4. In that day the mountains will drop with new wine. Jerusalem will indeed be kept as a Garden of Eden. Fertility and fruitfulness will be restored to Zion, and the land of Palestine will rejoice and be glad.

5. Judah and Jerusalem will go on forever. He who restores Israel will restore them never to be torn down again. Their peace will be both unmarred and unbroken, and the nations of earth, shall send up their representatives from year to year to worship the Lord in Zion.


There is nought which will bring rebellious Israel back to God, than the coming of the Spirit as described in Joel 2:1-32 .

When the Spirit reveals Christ to Israel, she will call upon His Name and be saved.

"They tell us of a certain German artist who, redeemed from a life of awful sin, painted a picture of the Christ.
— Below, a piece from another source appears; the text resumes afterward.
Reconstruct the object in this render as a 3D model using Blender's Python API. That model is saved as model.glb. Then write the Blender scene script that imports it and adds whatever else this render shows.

His heart was so touched with what he realized his dying Saviour had done for him that all his masterful genius went into the effort to paint a face in which the incomparable love of Jesus for the lost would express itself. The picture was hung in the village church and underneath it were inscribed the words:

'All this I did for thee;

What hast thou done for Me?'

Many people came and looked upon the picture. One forenoon a young nobleman sauntered down the aisle for a curious glance or two; the face that had been wrought by the Spirit of God through the heart and head and hand of the converted artist, lit with love and radiant with compassion, caught and held his attention. He stood for a long time and then sat for hours gazing upon his crucified Lord. There was the Blood flowing from His riven side, the thorn-pierced brow, the lacerated hands and feet. The full meaning of the picture dawned on him and a new conception of the sufferings of Jesus was born within him. He never took his eyes from the wonderful face. But, at last twilight came; and you know the rest of the story. It found young Count Zinzendorf prone on his face and in an agony of sorrow, confessing his sins and yielding his life to the Son of God. And in two hundred years of perfect romance of Moravian missionary enterprise, the influence of this mighty man of God has been circling the globe." W. E. B.